[BEGIN Data to use]
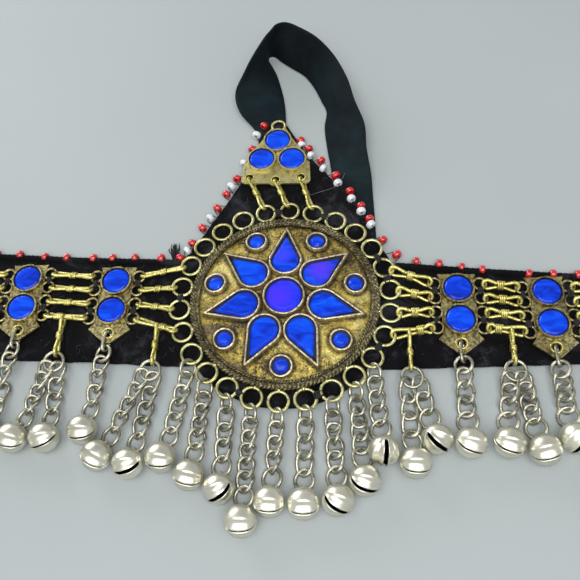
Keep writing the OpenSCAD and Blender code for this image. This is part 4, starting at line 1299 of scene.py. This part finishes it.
def area_light(name, at, size, watts, colour):
    """A rectangular light that shines on the origin."""
    data = bpy.data.lights.new(name, "AREA")
    data.shape = "RECTANGLE"
    data.size, data.size_y = size
    data.energy = watts
    data.color = colour
    lamp = bpy.data.objects.new(name, data)
    lamp.location = at
    lamp.rotation_euler = (-Vector(at)).to_track_quat("-Z", "Y").to_euler()
    SCENE.collection.objects.link(lamp)


def surroundings():
    look = Look("table_top", Roughness=0.55, Specular_IOR_Level=0.35)
    tone = look.ramp(look.noise(9, 3, 0.5), (0.3, 160, 167, 168), (0.7, 164, 171, 172))
    look.done(Base_Color=tone, Normal=look.bump(look.noise(700, 2, 0.5), 0.02, 0.4))
    mesh = bpy.data.meshes.new("table_top")
    half = 2.5
    corners = [(-half, -half, 0), (half, -half, 0), (half, half, 0), (-half, half, 0)]
    mesh.from_pydata(corners, [], [(0, 1, 2, 3)])
    mesh.materials.append(look.owner)
    table = bpy.data.objects.new("table_top", mesh)
    SCENE.collection.objects.link(table)
    area_light("ceiling", (0.0, -0.45, 1.15), (1.5, 1.0), 17, (1.0, 1.0, 0.99))
    area_light("window", (-0.9, 1.0, 0.5), (0.9, 0.6), 9, (0.97, 0.99, 1.0))
    room = Look("room", bpy.data.worlds, "Background", "Generated", Strength=0.8)
    height = room.node("ShaderNodeSeparateXYZ", "Z", {0: room.where})
    sky = room.ramp(height, (0.0, 0.75, 0.77, 0.78, 1), (0.75, 0.46, 0.47, 0.47, 1))
    SCENE.world = room.done(Color=sky)
    settings = SCENE.view_settings
    settings.view_transform = "Standard"
    settings.look = "None"


def dress_cad_nodes():
    """CAD nodes whose shape is right keep it and get their finish."""
    looks = {"peak_plate": PEAK, "end_hook": LINKS}
    looks.update({f"plate_{row[0]}": PLATE for row in PLATE_ROWS})
    for name, look in looks.items():
        for s in NODES[name].material_slots:
            s.material = look


camera()
surroundings()
backing = velvet_backing()
hems = [hem_cord("hem_cord_left", CLOTH_OUTLINE[0:4]), hem_cord("hem_cord_right", CLOTH_OUTLINE[14:18])]
strap, strap_length = ribbon_strap()
medallion_disc()
rope_border()
soldered_rings()
stone_bezels()
petal_stones()
other_stones()
link_rows()
chains()
beads_and_threads()
lint()
eyelet_rims()
dress_cad_nodes()
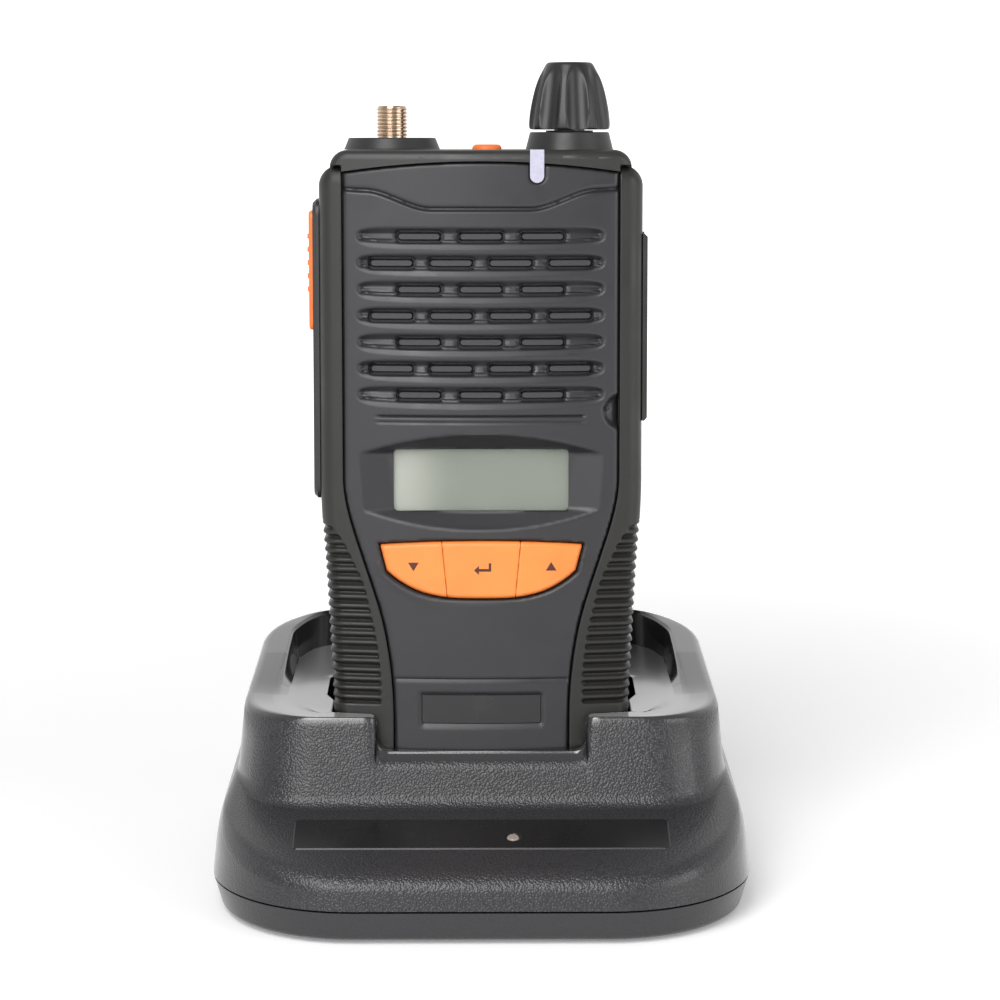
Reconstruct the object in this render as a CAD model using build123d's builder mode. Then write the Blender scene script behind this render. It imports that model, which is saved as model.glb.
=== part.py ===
"""Handheld two-way radio standing in its desktop charger, as separate pieces.

All lengths are in millimetres. +Z is up, the display faces -Y, and the origin is on the table under
the middle of the charger. The radio leans back in the charger, so its pieces are drawn on planes of its
own: x to the right, depth back from the front face, height up from the bottom end.
"""

from build123d import *
from math import cos, radians, sin, sqrt, tan
import os

os.makedirs("parts", exist_ok=True)

# ---- Charger, driving dimensions ----
FOOT_HEIGHT = 1.0
SEAM_LOW = 6.7
SEAM_HIGH = 7.1
BASE_HALF_X = 52.3
BASE_HALF_Y = 49.3
BASE_CORNER = 28.0
SHELL_WALL = 2.5
BASE_DRAFT = 8.0
LEDGE_BACK_Y = -21.5
LEDGE_BACK_Z = 19.8
LEDGE_SLOPE = 13.5
LEDGE_SIDE_SLOPE = 4.0
LEDGE_ROUND = 6.0
TRAY_Z = 36.0
TRAY_HALF_X = 38.4
TRAY_BACK_Y = 39.5
TRAY_CORNER = 9.0
RIM_START_Y = -9.0
RIM_SLOPE = 8.6
BLOCK_LOW_Z = 13.0
BLOCK_HIGH_Z = 50.0
BLOCK_HALF_X = 47.9
BLOCK_TAPER = 0.0425
BLOCK_FRONT_Y = -17.0
BLOCK_BACK_Y = 44.2
BLOCK_SIDE_DRAFT = 0.08
BLOCK_FRONT_DRAFT = 0.281
BLOCK_CORNER = 16.5
REACH = 70.0
NOTCH_HALF_X = 20.5
NOTCH_INNER_Y = -17.2
NOTCH_INNER_Z = 29.3
NOTCH_SLOPE = 45.0
GUIDE_X = 31.5
GUIDE_Y = 7.0
GUIDE_LENGTH = 21.0
PLATE_HALF_X = 36.0
PLATE_FRONT_Y = -38.2
PLATE_BACK_Y = -27.3
PLATE_THICK = 0.5
LED_X = 6.0
LED_Y = -34.0
LED_RADIUS = 1.2
BOARD_LOW = 9.2
BOARD_HIGH = 10.8
SCREW_X = 44.0
SCREW_Y = 16.0
FOOT_X = 37.0
FOOT_Y = 35.0
FOOT_RADIUS = 5.0
INLET_X = 24.0
INLET_Z = 12.8
PIN_HEAD = 1.2
PIN_FLANGE = 2.0
PIN_STEM = 0.7
POCKET_HALF = 29.9

# ---- Radio, driving dimensions ----
LEAN = 4.0
RADIO_Y = -16.75
RADIO_Z = 22.0
CROWN_RADIUS = 129.0
HEIGHT = 124.0
HALF_WIDTH = 31.4
WAIST_START = 60.0
GRIP_TOP = 121.0
GRIP_BACK = 21.0
GRIP_WALL = 2.2
GRIP_ROUND = 3.4
HOUSING_FRONT = 5.5
HOUSING_BACK = 23.0
HEAD_BACK = 31.0
HEAD_BOTTOM = 98.6
HOUSING_WALL = 2.0
COVER_THICK = 2.0
COVER_HALF = 26.7
COVER_BOTTOM = 0.6
COVER_TOP = 121.7
SEAM_GAP = 0.15
SLOT_LENGTH = 9.0
SLOT_HEIGHT = 2.1
ROW_PITCH = 5.1
ROW_TOP = 107.4
ROW_COUNT = 7
CHANNEL_DEPTH = 0.9
WINDOW_HALF_X = 17.0
WINDOW_LOW = 54.1
WINDOW_HIGH = 66.1
WINDOW_DEPTH = 3.2
KEY_PROUD = 0.35
KEY_BACK = 4.6
KEY_TRAVEL = 0.6
LABEL_HALF_X = 11.7
LABEL_LOW = 12.4
LABEL_HIGH = 18.2
PCB_FRONT = 12.0
PCB_BACK = 13.2
PCB_TOP = 101.5
SPEAKER_Z = 92.0
SPEAKER_RADIUS = 18.0
TOP_X = 17.4
TOP_DEPTH = 16.0
BUTTON_X = 1.2
ANTENNA_RADIUS = 3.175
SHANK_RADIUS = 3.5
ANTENNA_TOP = 132.5
COLLAR_TOP = 126.3
KNOB_COLLAR_TOP = 127.4
KNOB_LOW = 127.8
KNOB_HIGH = 141.0
KNOB_LOBES = 8
FLUTE_LOW = 9.9
FLUTE_LOW_RADIUS = 2.8
FLUTE_HIGH = 6.9
FLUTE_HIGH_RADIUS = 2.3
SHAFT_RADIUS = 3.0
SHAFT_TOP = 138.0
RUNNING = 0.06
PTT_LOW = 89.0
PTT_HIGH = 112.2
BEZEL_X = 32.7
BEZEL_LOW = 56.0
BEZEL_HIGH = 114.5
SIDE_KEYS = {"side_key_upper": (72.0, 79.0), "side_key_lower": (58.0, 69.0)}
SIDE_DEPTH = 12.0
JACK_LOW = 71.4
JACK_HIGH = 107.8
JACK_HINGE_X = 31.6
JACK_HINGE_DEPTH = 18.9
EARPHONE_Z = 95.5
MICROPHONE_Z = 84.0
SOCKET_DEPTH = 8.6
TOP_BUTTON_DEPTH = 14.0
PIPE_X = 10.8
PIPE_HALF = 1.35
PIPE_LOW = 119.05
PIPE_BACK = 2.4
LATCH_LOW = 100.0
LATCH_HIGH = 107.0
LATCH_HALF = 8.0
TONGUE_HALF = 3.0
BATTERY_PLATES = [(-6.0, 14.0), (0.0, 14.0), (6.0, 14.0)]
CASE_SCREWS_LOW = [(-12.8, 5.0), (12.8, 5.0)]
CASE_SCREWS_HIGH = [(-22.4, 104.5), (22.4, 104.5)]
BATTERY_FRONT = 23.1
BATTERY_BACK = 37.0
BATTERY_TOP = 98.2
BATTERY_HALF = 28.0
CONTACT_X = 9.0
CONTACT_DEPTH = 30.0
CONTACT_GAP = 0.05
CLIP_PIVOT_Z = 84.0
CLIP_PIVOT_DEPTH = 42.2
CLIP_INNER = 43.0
CLIP_THICK = 1.6
LATCH_TRAVEL = 3.0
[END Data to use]
*Short problem*
Give again the lines from the one with "Reconstruct the object" to the one with "as separate pieces.", both lines included, exactly and with no other line.

*Exercise response*
Reconstruct the object in this render as a CAD model using build123d's builder mode. Then write the Blender scene script behind this render. It imports that model, which is saved as model.glb.
=== part.py ===
"""Handheld two-way radio standing in its desktop charger, as separate pieces.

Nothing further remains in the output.